Live: Dead Meadow, the Freebutt, Brighton

Interstellar Hurricane. Silver Ray. Sister Machine.

Like an Overdrive.

Okay, so I don’t own any Dead Meadow records. Okay, so maybe I’m kind of guessing at the titles of the songs they played. It was something like that, anyway. I mean, it was that kind of thing. Like some kind of seared tuna mindmelt of all your favourite classic psychedelic hard rock moments- except actually nothing like them, either. Which is the ultimate paradox of the whole stoner rock phenomenon- and yeah, I think The Meadow, as we like to call them here, fit into that category- that while on the surface they seem to be nothing but revivalists, and actually strive real hard to give that impression, in fact the band that you think they sound like really only ever existed in your head.

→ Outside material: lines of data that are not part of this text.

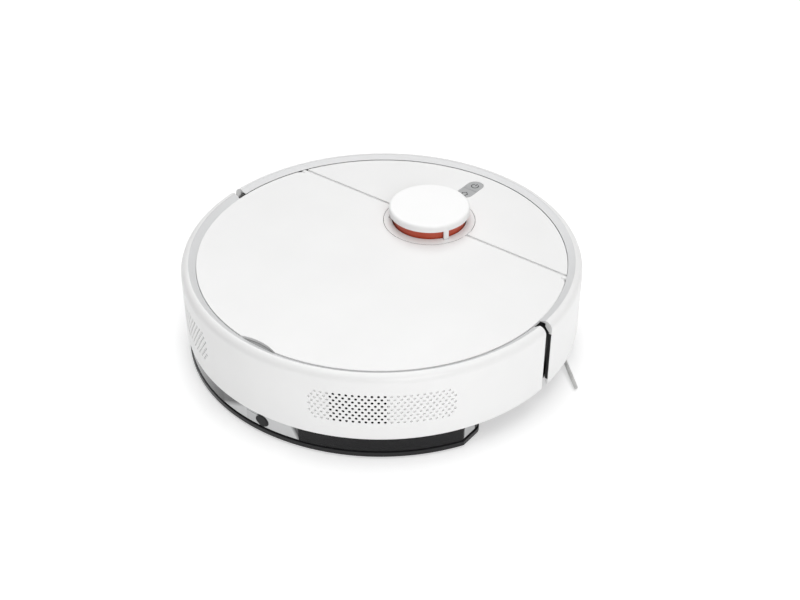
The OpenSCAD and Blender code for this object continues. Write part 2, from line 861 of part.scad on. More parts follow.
module wheel_arm() {
    color(dark_grey) difference() {
        union() {
            rod_x(arm_x, 0, wheel_r, 20, arm_w);
            rod_x(arm_x, arm_pivot_y, arm_pivot_z, 7, arm_w);
            block([arm_x, 0, 29], [arm_x + arm_w, arm_pivot_y, 45]);
            rod_x(arm_x + arm_w - eps, 0, wheel_r, axle_r, 16);
            rod_x(arm_x + arm_w - eps, arm_pivot_y, arm_pivot_z, 5, 24);
        }
        rod_x(arm_x - 1, arm_pivot_y, arm_pivot_z, pivot_r + fit, 40);
    }
}

module wheel_arm_right() {
    wheel_arm();
}

module wheel_arm_left() {
    mirror([1, 0, 0]) wheel_arm();
}

module wheel_hub() {
    x0 = wheel_x - tyre_w / 2;
    color(mid_grey) difference() {
        rod_x(x0, 0, wheel_r, hub_r, tyre_w);
        rod_x(x0 - 1, 0, wheel_r, axle_r + fit, tyre_w - 3);
        rod_x(x0 + tyre_w - 3, 0, wheel_r, 21, 10);
        for (a = [0:60:300]) translate([0, 0, wheel_r]) rotate([a, 0, 0])
            rod_x(x0 + 4, 14, 0, 4.5, tyre_w);
    }
}

module wheel_hub_right() {
    wheel_hub();
}

module wheel_hub_left() {
    mirror([1, 0, 0]) wheel_hub();
}

module wheel_tyre() {
    lugs = 24;
    x0 = wheel_x - tyre_w / 2;
    color(black) difference() {
        rod_x(x0, 0, wheel_r, wheel_r, tyre_w);
        rod_x(x0 - 1, 0, wheel_r, hub_r, tyre_w + 2);
        for (k = [0:lugs - 1]) translate([0, 0, wheel_r]) rotate([(k + 0.5) * 360 / lugs, 0, 0]) {
            translate([x0 - 1, wheel_r - 2.2, -1.4]) cube([tyre_w / 2, 5, 2.8]);
            rotate([180 / lugs, 0, 0]) translate([wheel_x + 1, wheel_r - 2.2, -1.4])
                cube([tyre_w / 2, 5, 2.8]);
        }
    }
}

module wheel_tyre_right() {
    wheel_tyre();
}

module wheel_tyre_left() {
    mirror([1, 0, 0]) wheel_tyre();
}

module arm_pivots() {
    color(steel) both_sides() rod_x(housing_x[0], arm_pivot_y, arm_pivot_z, pivot_r,
        housing_x[1] - housing_x[0]);
}

module arm_springs() {
    color(steel) both_sides() translate([arm_x + 5, 34, 45.4]) coil(4, 0.5, 25.4, 8);
}

module caster_socket() {
    top = 34;
    color(black) translate([0, caster_y, 0]) difference() {
        translate([0, 0, belly_z + floor_t]) cylinder(r = caster_cup_r + 2, h = top - belly_z - floor_t);
        translate([0, 0, -1]) cylinder(r = caster_cup_r, h = top - 1);
        cylinder(r = 3 + fit, h = 60);
    }
}

module caster_fork() {
    color(mid_grey) translate([0, caster_y, 0]) difference() {
        union() {
            translate([0, 0, 9]) cylinder(r = caster_cup_r - 1, h = 22.6);
            translate([0, 0, 30]) cylinder(r = 3, h = 7);
        }
        // wheel slot and axle bore
        block([-7, -22, 0], [7, caster_r - caster_trail + 1.6, 29]);
        rod_x(-25, -caster_trail, caster_r, 1.5, 50);
    }
}

module caster_wheel() {
    color(black) translate([0, caster_y, 0]) difference() {
        rod_x(-6, -caster_trail, caster_r, caster_r, 12);
        rod_x(-7, -caster_trail, caster_r, 1.5 + fit, 14);
        for (x = [-3, 3]) translate([x - 0.4, -caster_trail, caster_r]) rotate([0, 90, 0])
            tube(caster_r + 1, caster_r - 0.6, 0.8);
    }
}

module caster_axle() {
    color(steel) rod_x(-14, caster_y - caster_trail, caster_r, 1.5, 28);
}

// plan of the mop module, shrunk by a margin
module mop_outline(r, half, front) {
    corner = 10;
    intersection() {
        circle(r, $fn = 180);
        union() {
            translate([-half, -far]) square([2 * half, far - front - corner]);
            translate([-half + corner, -far]) square([2 * half - 2 * corner, far - front]);
            for (x = [-half + corner, half - corner]) translate([x, -front - corner]) circle(corner);
        }
    }
}

module water_tank() {
    color(smoke) difference() {
        translate([0, 0, tank_z[0]]) linear_extrude(tank_z[1] - tank_z[0])
            mop_outline(tank_r, tank_half, mop_front);
        difference() {
            translate([0, 0, tank_z[0] + tank_t]) linear_extrude(tank_z[1] - tank_z[0] - 2 * tank_t)
                mop_outline(tank_r - tank_t, tank_half - tank_t, mop_front + tank_t);
            block([-latch_half - 3, -far, 0], [latch_half + 3, -156, far]);
        }
        block([-latch_half - 0.5, -far, 8.4], [latch_half + 0.5, -159, 18.6]);
        translate([-70, -128, tank_z[0] + 4]) cylinder(r = 8, h = far);
    }
}

module tank_plug() {
    color(black) {
        translate([-70, -128, tank_z[1] - tank_t]) cylinder(r = 8, h = tank_t);
    }
}

module mop_latch() {
    color(black) intersection() {
        block([-latch_half, -tank_r - 5, 9], [latch_half, -161.5, 18]);
        cylinder(r = tank_r + 0.6, h = 40, $fn = 180);
    }
}

module mop_plate() {
    color(black) translate([0, 0, plate_low]) linear_extrude(tank_z[0] - plate_low)
        mop_outline(tank_r + 1, tank_half + 1, mop_front);
}

module mop_cloth() {
    color([0.25, 0.26, 0.28]) linear_extrude(plate_low) mop_outline(tank_r + 0.4, tank_half + 0.4, mop_front + 1);
}

module charging_contacts() {
    color(steel) both_sides() block([26.3, 139.1, belly_z - 0.4], [37.7, 145.5, belly_z + 3]);
}

module cliff_sensors() {
    color(black) cliff_places() translate([-7, -3, belly_z + 0.6]) cube([14, 6, 6]);
}

module screws() {
    color(steel) for (p = post_pos) translate([p[0], p[1], screw_floor(p) - 1.7]) {
        cylinder(r = screw_r, h = 12);
        difference() {
            mirror([0, 0, 1]) cylinder(r = 2.8, h = 0.6);
            translate([-2, -0.4, -1]) cube([4, 0.8, 0.8]);
            translate([-0.4, -2, -1]) cube([0.8, 4, 0.8]);
        }
    }
}

base_tray();
side_wall();
mid_deck();
front_cover();
lid();
hinge_pins();
bumper();
bumper_window();
bumper_springs();
bumper_switches();
turret_ring();
turret_base();
turret_cap();
laser_head();
laser_bearing();
laser_motor();
laser_pulley();
laser_belt();
power_button();
home_button();
button_board();
main_board();
battery_pack();
battery_cover();
dust_bin();
bin_filter();
fan_housing();
fan_impeller();
fan_motor();
brush_housing();
brush_cover();
main_roller();
roller_bearings();
brush_motor();
brush_pulley();
brush_belt();
side_brush_hub();
side_brush_tufts();
side_brush_motor();
wheel_housings();
wheel_arm_right();
wheel_arm_left();
wheel_hub_right();
wheel_hub_left();
wheel_tyre_right();
wheel_tyre_left();
arm_pivots();
arm_springs();
caster_socket();
caster_fork();
caster_wheel();
caster_axle();
water_tank();
tank_plug();
mop_latch();
mop_plate();
mop_cloth();
charging_contacts();
cliff_sensors();
screws();
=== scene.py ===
"""Looks of the robot vacuum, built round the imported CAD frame.

Camera, lights and floor are in metres. Pieces are drawn in mm and scaled as they become meshes.
"""
import json
import math

import bpy
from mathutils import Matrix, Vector


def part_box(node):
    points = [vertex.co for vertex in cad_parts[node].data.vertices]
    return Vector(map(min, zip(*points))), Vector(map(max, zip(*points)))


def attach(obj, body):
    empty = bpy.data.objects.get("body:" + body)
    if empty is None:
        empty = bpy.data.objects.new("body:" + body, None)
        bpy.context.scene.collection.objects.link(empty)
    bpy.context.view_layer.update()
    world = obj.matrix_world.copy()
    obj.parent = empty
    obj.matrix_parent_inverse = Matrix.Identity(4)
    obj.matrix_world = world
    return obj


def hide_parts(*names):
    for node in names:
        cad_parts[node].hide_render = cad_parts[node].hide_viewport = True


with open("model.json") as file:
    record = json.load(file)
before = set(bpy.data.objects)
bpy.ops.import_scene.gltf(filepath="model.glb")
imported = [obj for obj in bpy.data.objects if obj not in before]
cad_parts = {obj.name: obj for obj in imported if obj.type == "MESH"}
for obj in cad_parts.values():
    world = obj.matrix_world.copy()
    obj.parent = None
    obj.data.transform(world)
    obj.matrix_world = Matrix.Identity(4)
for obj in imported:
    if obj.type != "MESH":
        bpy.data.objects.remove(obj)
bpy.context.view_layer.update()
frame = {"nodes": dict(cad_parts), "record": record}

MM = 0.001
scene = bpy.context.scene
nodes = frame["nodes"]

# ---------------------------------------------------------------- camera, light and floor

CAMERA_PLACE = (0.5840, -0.73905, 0.72166)
CAMERA_AIM = (0.02515, -0.00705, 0.04623)
SKY_STRENGTH = 0.27
FLOOR_HALF = 12.0
FLOOR_DROP = 0.0004


def facing(place, aim):
    """The turn that points a camera or light at place towards aim."""
    return (Vector(aim) - Vector(place)).to_track_quat("-Z", "Y").to_euler()


def area_light(name, place, aim, size, power):
    """A soft square light at place, turned towards aim, in metres and watts."""
    data = bpy.data.lights.new(name, "AREA")
    data.shape = "SQUARE"
    data.size = size
    data.energy = power
    light = bpy.data.objects.new(name, data)
    scene.collection.objects.link(light)
    light.location = place
    light.rotation_euler = facing(place, aim)


def floor():
    """A plain pale floor, clear on its underside so that a view from below shows the robot's belly."""
    mesh = bpy.data.meshes.new("floor")
    corners = [(x * FLOOR_HALF, y * FLOOR_HALF, 0) for x, y in ((-1, -1), (1, -1), (1, 1), (-1, 1))]
    mesh.from_pydata(corners, [], [(0, 1, 2, 3)])
    piece = bpy.data.objects.new("floor", mesh)
    scene.collection.objects.link(piece)
    piece.location.z = -FLOOR_DROP
    mat = bpy.data.materials.new("floor_pale")
    mat.use_nodes = True
    tree = mat.node_tree
    bsdf = tree.nodes["Principled BSDF"]
    bsdf.inputs["Base Color"].default_value = (0.80, 0.80, 0.80, 1.0)
    bsdf.inputs["Roughness"].default_value = 0.9
    bsdf.inputs["Specular IOR Level"].default_value = 0.0
    bsdf.inputs["Emission Color"].default_value = (1.0, 1.0, 1.0, 1.0)
    bsdf.inputs["Emission Strength"].default_value = 0.40
    clear = tree.nodes.new("ShaderNodeBsdfTransparent")
    mix = tree.nodes.new("ShaderNodeMixShader")
    side = tree.nodes.new("ShaderNodeNewGeometry")
    out = tree.nodes["Material Output"]
    tree.links.new(side.outputs["Backfacing"], mix.inputs[0])
    tree.links.new(bsdf.outputs[0], mix.inputs[1])
    tree.links.new(clear.outputs[0], mix.inputs[2])
    tree.links.new(mix.outputs[0], out.inputs["Surface"])
    mesh.materials.append(mat)


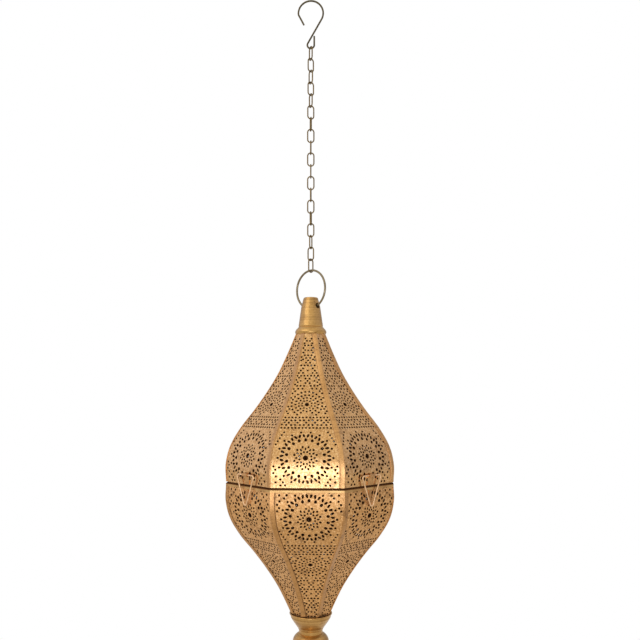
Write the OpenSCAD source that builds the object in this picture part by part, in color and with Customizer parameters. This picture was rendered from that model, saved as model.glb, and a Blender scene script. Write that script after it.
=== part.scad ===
// Hanging eight-sided lantern: S-hook, link chain, bail ring, turned cap, two pierced shells
// held together by four wire clasps, and a turned foot that carries a candle pan.
// The origin is the point the S-hook hangs from. Every height below the bail is measured from
// the seam between the two shells, which lies at z = seam_z.

/* [Shells] */
// Width of the lantern body across its corners
shell_d = 200; // [170:1:240]
// Height of the upper shell, from the seam to the cap
upper_h = 167; // [145:1:200]
// Height of the lower shell, from the seam to its end inside the foot cup
lower_h = 158; // [135:1:190]
// Thickness of the pierced sheet
sheet_t = 0.8; // [0.6:0.1:1.2]
// Open gap between the two rims
seam_gap = 1.8; // [1.2:0.1:3]
// Width of each flat corner rib, on each of the two faces it covers
rib_w = 2.2; // [1.5:0.1:3.5]
// Thickness of the corner ribs
rib_t = 0.9; // [0.5:0.1:1.4]
// Height of the stiffening band inside each rim
band_h = 8; // [6:0.5:11]
// Thickness of the bands inside the rims and the neck
band_t = 1.2; // [0.8:0.1:2]
// Height that the lower lip stands up into the upper rim
lip_h = 5; // [3:0.5:7]
// Gap between the lip and the band around it
lip_gap = 0.6; // [0.4:0.1:1]

/* [Rosette] */
// Height of the pierced rosette's centre from the seam, along the face
rosette_z = 32; // [30:0.5:36]
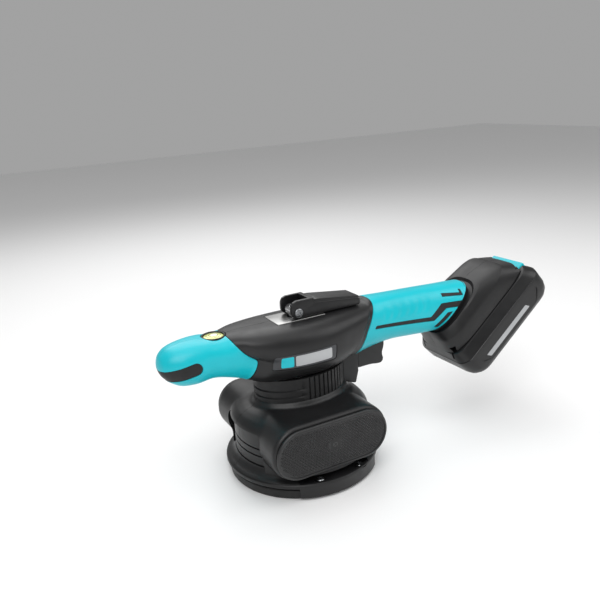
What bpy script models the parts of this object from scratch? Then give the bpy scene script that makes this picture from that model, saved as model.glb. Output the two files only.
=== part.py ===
"""Cordless tile vibrator: a suction head with two vibration motors under an in-line handle.

The tool stands on its suction ring. X runs along the handle, from the palm grip at -X to the
battery at +X. The housing is split into mirrored front (-Y) and back (+Y) halves.
The origin is the centre of the suction ring, on the floor.
"""
import bpy
import bmesh
from math import cos, sin, pi, radians
from mathutils import Matrix, Vector

MM = 0.001
GAP = 0.3           # clearance between neighbouring pieces, mm
SEAM = 0.1          # half of the gap between the two housing halves, mm
WALL = 2.3          # housing wall thickness, mm

RING_RADIUS = 64.0          # suction ring, outer
DRUM_RADIUS = 61.0          # vibrating head below the neck
BOSS_X = -1.0
BOSS_HALF_LENGTH = 53.6     # motor boss, along X
BOSS_HALF_HEIGHT = 23.5
BOSS_Z = 42.5
BOSS_REACH = 58.0           # from the middle plane to the boss's mouth
MOTOR_Y = 38.0
MOTOR_Z = 41.0
MOTOR_RADIUS = 15.0
SHAFT_RADIUS = 2.0
PLATE_TOP = 135.8           # steel plate that the lever's cam presses on
PIVOT_Z = 141.0             # lever pivot above the floor, lever folded back
LEVER_LENGTH = 60.0
CAM_RADIUS = 4.9            # under the pivot with the lever folded back
CAM_LIFT = 1.7              # how far the lever's cam lifts the rod when it stands up
PACK_TILT = radians(40.0)   # battery face against the handle's axis
CELL_RADIUS = 9.15
CELL_LENGTH = 65.0

# Handle stations, mm: x and z of the section's centre, half height, half width, lean dx/dz above
# and below the centre, and how boxy the upper half is (superellipse power).
PALM = [(-119.5, 119.5, 4.0, 5.0, 0.0, 0.0, 2.3), (-117.2, 119.5, 9.0, 10.0, 0.0, 0.0, 2.3),
        (-112.0, 119.0, 13.5, 14.5, 0.0, 0.0, 2.4), (-104.0, 118.0, 16.8, 18.0, 0.0, 0.0, 2.5),
        (-92.0, 118.0, 17.9, 19.5, 0.0, 0.0, 2.8), (-79.0, 118.5, 16.9, 19.7, -0.15, 0.0, 3.2),
        (-62.0, 116.6, 17.9, 20.2, -0.62, 0.2, 3.3), (-42.8, 112.5, 22.3, 21.6, -0.93, 0.38, 3.3)]
BODY = [(-42.4, 112.5, 22.3, 21.7, -0.93, 0.38, 3.3), (-33.0, 111.5, 24.2, 28.2, -0.74, 0.15, 3.6),
        (-20.0, 110.5, 25.2, 33.5, -0.4, 0.0, 3.9), (0.0, 110.0, 25.6, 36.0, -0.05, 0.0, 3.9),
        (20.0, 110.2, 25.4, 34.5, 0.2, 0.15, 3.6), (38.0, 111.0, 24.6, 29.5, 0.4, 0.3, 3.3),
        (52.0, 112.0, 23.6, 24.5, 0.55, 0.5, 3.0), (62.0, 113.0, 24.5, 20.5, 0.66, 0.66, 2.7)]
GRIP = [(62.4, 113.0, 24.5, 20.5, 0.66, 0.66, 2.7), (84.0, 114.4, 22.2, 18.6, 0.66, 0.62, 2.5),
        (108.0, 114.5, 21.0, 17.6, 0.7, 0.7, 2.5), (130.0, 113.2, 21.0, 17.4, 0.8, 0.8, 2.5),
        (150.0, 112.0, 21.0, 18.0, 0.95, 0.95, 2.5), (161.0, 111.5, 20.6, 19.0, 1.0, 1.0, 2.5)]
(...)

So, on Saturday night Dead Meadow combined the heavy mystic sludge of Black Sabbath with the pulverising rhythmic swing of early Can. Something that could never have happened back in the day, but which now seems not just inevitable but essential. Drawing on hard rock, psychedelia, kraut, folk and metal in roughly that order, this is not music to work out your aggression to, but music to lose yourself in. This is heavy meditation.

 Mostly churning and slow, but occasionally stepping up a gear to a thrillingly mid-paced high, Dead meadow deal in rock as ritual, a pagan, molten summoning of spirits. It’s an evocation of the underworld, concerned less with sonic innovation, or even with songs as such, than with recreating the eternal moment, like ancient druids hauling us ass-first into their sacred groove.

It’s an increasingly valid function for rock to perform, and when it works, as on this occasion, it’s like opening a communal doorway into some primal, gnostic heartland. It’s the kind of thing that gets you talking about the rock musician as shaman, and the totemic significance of the power trio as representative of the magical power of three, the Celtic and Egyptian tradition of grouping divinities into triads- like birth, life and death- that long predates the Christian trinity.

 ‘This is like a sweat lodge!’ comments guitarist Jason Simon. ‘Sweat that shit out!’ Yeah, it’s hot, but it’s not just that. It’s all in the rhythms, the interplay between the instruments creating a complex cross-hatching of sounds, interwoven beneath the ecstatic, obliterating surface drone, the feedback OM… the hypnotic, repetitive fuzz mantra.

Jason’s guitar does little more than add texture, eschewing the lengthy, masturbatory solos that plague this type of music in favour of a wall of sound fed through banks of wah, echo and delay, and giving Steve Kille’s bass and Stephen McCarthy’s drums the chance to lock together and really move. The emphasis is on the rhythm section throughout, and McCarthy’s drumming especially is both exciting and exacting; there’s a deceptive simplicity and precision to his playing which always serves the greater cause, never giving in to the flashy, splashy, chaotic showmanship of the Keith Moon school which I’ve personally always found boring and unnecessary. 

A note too, on Jason’s vocals, which have often been criticised as sounding weak on record. I don’t know about that, but live they were perfectly suited to the form, communicating emotionally while remaining low in the mix, never dominating but simply functioning as another instrument- again, serving the greater cause.

Support came from The Bowlide Awkwardstra, who played a set of powerful, noisy improv that recalled my first experience of seeing Sunburned Hand of the Man, some years ago now- a dark invocation of primal forces, replete with wordless chanting, grunts and howls, powered by driving, circular drumming. Electric guitar and bass flanked a shifting array of brass, woodwind, percussion, electronic effects and whistles and bells, mainly played by John Cassavetes lookalike Dan Spicer.

Dead Meadow. The moment begins again.